Sí, son dos visiones
completamente diferentes de la cuestión de la subjetividad. Lo que para mí es
importante en este caso no es la idea de la constitución de una nueva
subjetividad global -posmoderna o posfordista, y que está más allá de las
antiguas divisiones entre saber y trabajo, producción y afecto, tiempo de
trabajo y tiempo libre-, sino la idea y la realidad misma de la intermitencia
como intervalo. Para mí, una forma de subjetivación es siempre una manera de
ocupar un intervalo entre dos identidades. Está, por tanto, vinculada siempre a
una suspensión de las lógicas globales y de la temporalidad dominante. Y esto
es lo que está en juego en la cuestión de los “intermitentes”. Los “intermitentes” funcionan como revelador de una
sociedad marcada, cada vez más, por el trabajo a tiempo parcial, las
alternancias entre trabajo y el paro, o el trabajo y los estudios, la distancia
entre las cualificaciones de los individuos y las tareas que efectúan, etc.
Todo ello implica el incremento de la participación en modos de experiencia
heterogéneos. Y creo que es de esa heterogeneidad de las experiencias de donde
nacen las líneas de fuga y las posibilidades de subjetivación que interrumpen
el tiempo de la dominación.
¿Podría explicarnos qué
significa para usted que la emancipación en el campo del arte pasa por que el
autor “no quiera ser dueño del efecto”? ¿Podría ponernos algún ejemplo de obra
contemporánea que le haya parecido interesante en ese sentido?
Quisiera subrayar en
primer lugar que se no se trata, por mi parte, de un requerimiento paradójico
dirigido a los artistas, sino simplemente del reconocimiento de un hecho: el
efecto de una obra -ya sea el placer del espectador, el sentimiento de belleza
que siente o una toma de conciencia política- no pertenece a quien la crea.

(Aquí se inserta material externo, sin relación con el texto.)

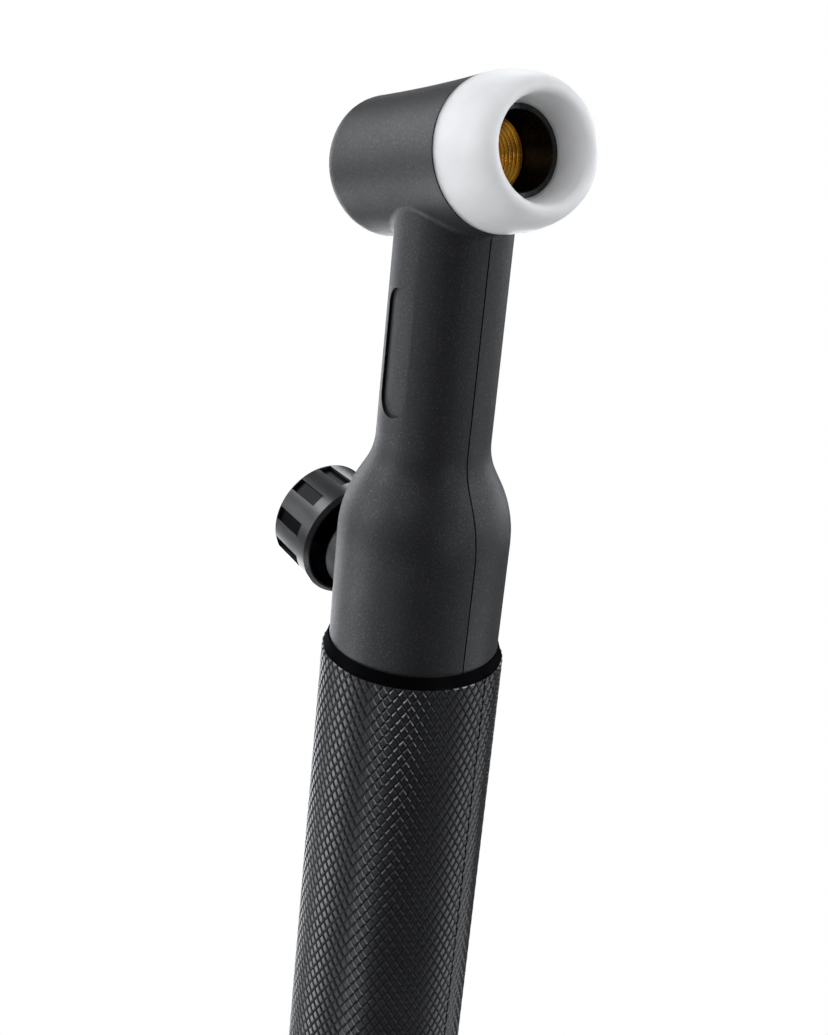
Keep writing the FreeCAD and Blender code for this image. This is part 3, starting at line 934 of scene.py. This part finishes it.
TENT = (
    Softbox("left", -86, 10, 4.2, 0.42),
    Softbox("left_back", -138, -2, 2.5, 0.5),
    Softbox("left_low", -93, -36, 3.0),
    Softbox("left_low_back", -145, -30, 1.8),
    Softbox("left_high", -112, 36, 2.9),
    Softbox("front_left", -40, 28, 1.5),
    Softbox("front_left_low", -40, -48, 1.5),
    Softbox("front_right", 42, 2, 1.3),
    Softbox("right", 88, 10, 2.4, 0.42),
    Softbox("right_back", 132, -2, 2.0, 0.5),
    Softbox("right_low", 95, -35, 1.3),
    Softbox("right_high", 86, 38, 3.2),
    Softbox("back_low", -175, -35, 3.2),
    Softbox("back_high", 180, 26, 2.2),
    Softbox("top", 0, 86, 1.4),
)


@dataclass
class Studio:
    """Pale floor, white surroundings, soft lamps and the photograph's camera."""

    frame_px: tuple[int, int] = (828, 1035)
    focal_px: float = 2440.62
    azimuth_deg: float = 52.885
    elevation_deg: float = 24.379
    roll_deg: float = 5.647
    right_of_aim: float = 5.876 * MM
    above_aim: float = 44.168 * MM
    distance: float = 299.41 * MM
    clip_start: float = 5 * MM
    world_level: float = 0.05
    floor_grey: float = 0.8
    floor_mottle: float = 1.04
    mottle_size: float = 2 * MM
    floor_glow: float = 0.75
    floor_radius: float = 90 * MM
    floor_sides: int = 96
    floor_gap: float = 0.3 * MM
    handle_travel: float = 60 * MM

    def axes(self) -> tuple[Vector, Vector, Vector]:
        """The camera's right, up and backward directions."""
        turn, lift, roll = (math.radians(a) for a in (self.azimuth_deg, self.elevation_deg, self.roll_deg))
        back = outward(turn, lift)
        right = Vector((math.cos(turn), math.sin(turn), 0))
        up = back.cross(right)
        rolled_right = right * math.cos(roll) + up * math.sin(roll)
        rolled_up = up * math.cos(roll) - right * math.sin(roll)
        return rolled_right, rolled_up, back

    def camera(self) -> None:
        """Adds the camera that the photograph was fitted with."""
        right, up, back = self.axes()
        place = Line.HEAD.point + back * self.distance - right * self.right_of_aim - up * self.above_aim
        data = bpy.data.cameras.new("photo_camera")
        data.lens = self.focal_px / max(self.frame_px) * data.sensor_width
        data.clip_start = self.clip_start
        camera = bpy.data.objects.new("photo_camera", data)
        bpy.context.scene.collection.objects.link(camera)
        camera.matrix_world = Matrix.Translation(place) @ Matrix((right, up, back)).transposed().to_4x4()
        bpy.context.scene.camera = camera

    def world(self) -> None:
        """White to the camera, nearly dark as a light: the softboxes do the lighting."""
        world = bpy.data.worlds.new("studio_world")
        world.use_nodes = True
        bpy.context.scene.world = world
        shader = Shader("world_light", world.node_tree)
        seen = Wire(shader, shader.node("ShaderNodeLightPath").outputs["Is Camera Ray"])
        strength = self.world_level + seen * (1 - self.world_level)
        background = shader.node("ShaderNodeBackground", {}, {"Color": (1.0, 1.0, 1.0), "Strength": strength})
        shader.node("ShaderNodeOutputWorld", {}, {"Surface": background.outputs[0]})

    def floor(self) -> None:
        """Adds the round pale floor, just clear of the handle when it's slid right off the jacket."""
        start_clean()
        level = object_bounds()[0].z - self.handle_travel - self.floor_gap
        bpy.ops.mesh.primitive_circle_add(vertices=self.floor_sides, radius=self.floor_radius,
                                          fill_type="NGON", location=(0, 0, level))
        floor = begin_edit("studio_floor")
        bpy.ops.object.mode_set(mode="OBJECT")
        floor.data.materials.append(self.paper())
        floor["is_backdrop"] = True

    def paper(self) -> bpy.types.Material:
        """Makes the floor's pale paper, which glows to the camera alone."""
        shader = Shader("floor_paper")
        grey = self.floor_grey
        pale = grey * self.floor_mottle
        mottle = shader.noise(self.mottle_size, detail=2)
        tone = shader.mix(mottle, (grey, grey, grey), (pale, pale, pale))
        paper = shader.node("ShaderNodeBsdfDiffuse", {}, {"Color": tone})
        seen = Wire(shader, shader.node("ShaderNodeLightPath").outputs["Is Camera Ray"])
        glow = shader.node("ShaderNodeEmission", {}, {"Strength": seen * self.floor_glow})
        both = shader.node("ShaderNodeAddShader", {}, {0: paper.outputs[0], 1: glow.outputs[0]})
        shader.node("ShaderNodeOutputMaterial", {}, {"Surface": both.outputs[0]})
        return shader.material

    def lamps(self) -> None:
        """Adds the softboxes all round."""
        for softbox in TENT:
            softbox.build(math.radians(self.azimuth_deg))

    def build(self) -> None:
        """Sets up the studio."""
        bpy.context.scene.view_settings.view_transform = "Standard"
        self.world()
        self.floor()
        self.lamps()
        self.camera()


def main() -> None:
    """Loads the frame, dresses the torch and sets the studio."""
    logging.basicConfig(level=logging.INFO, format="%(message)s")
    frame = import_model()
    torch = Torch(frame["nodes"])
    torch.head()
    torch.valve()
    torch.tail()
    torch.handle()
    Studio().build()


if __name__ == "__main__":
    main()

Producir una obra no es producir su efecto. La debilidad de muchas
instalaciones con voluntad política es partir del efecto a producir y suponerlo
realizado por el volumen mismo ocupado en el espacio. La emancipación comienza
asumiendo el riesgo de la separación. Y, por supuesto, la separación entre la
voluntad realizada en la obra y su efecto sobre los espectadores pasa también
por las condiciones de exposición o de la distribución. Tomemos el ejemplo de las películas realizadas por Pedro Costa con
los habitantes del barrio chabolista de Fontainhas en la periferia de Lisboa.
Ahí se da una voluntad política de testimoniar sobre la realidad de una
situación de desposesión. También la práctica de hacer una película con los habitantes,
incluyendo a aquellos cuyo comportamiento frente a la cámara es imprevisible.
Hay dos grandes tomas de posición estéticas: una es desdibujar la división
entre la ficción y el documental; la otra es filmar, no la miseria de la gente,
sino la riqueza sensible de su decorado bajo la luz y la riqueza de su
experiencia de vida, con el fin de restituirla. Pero en definitiva, una
película sigue siendo una proyección de sombras; y el mismo tiempo que se ha
pasado restituyendo esa riqueza de los pobres compone películas que el sistema
de distribución clasifica como films estetizantes para estetas, redirigiéndolas
al infierno de los festivales y los museos. Esto crea una gran separación
difícil de asumir y que Pedro Costa asume sin embargo.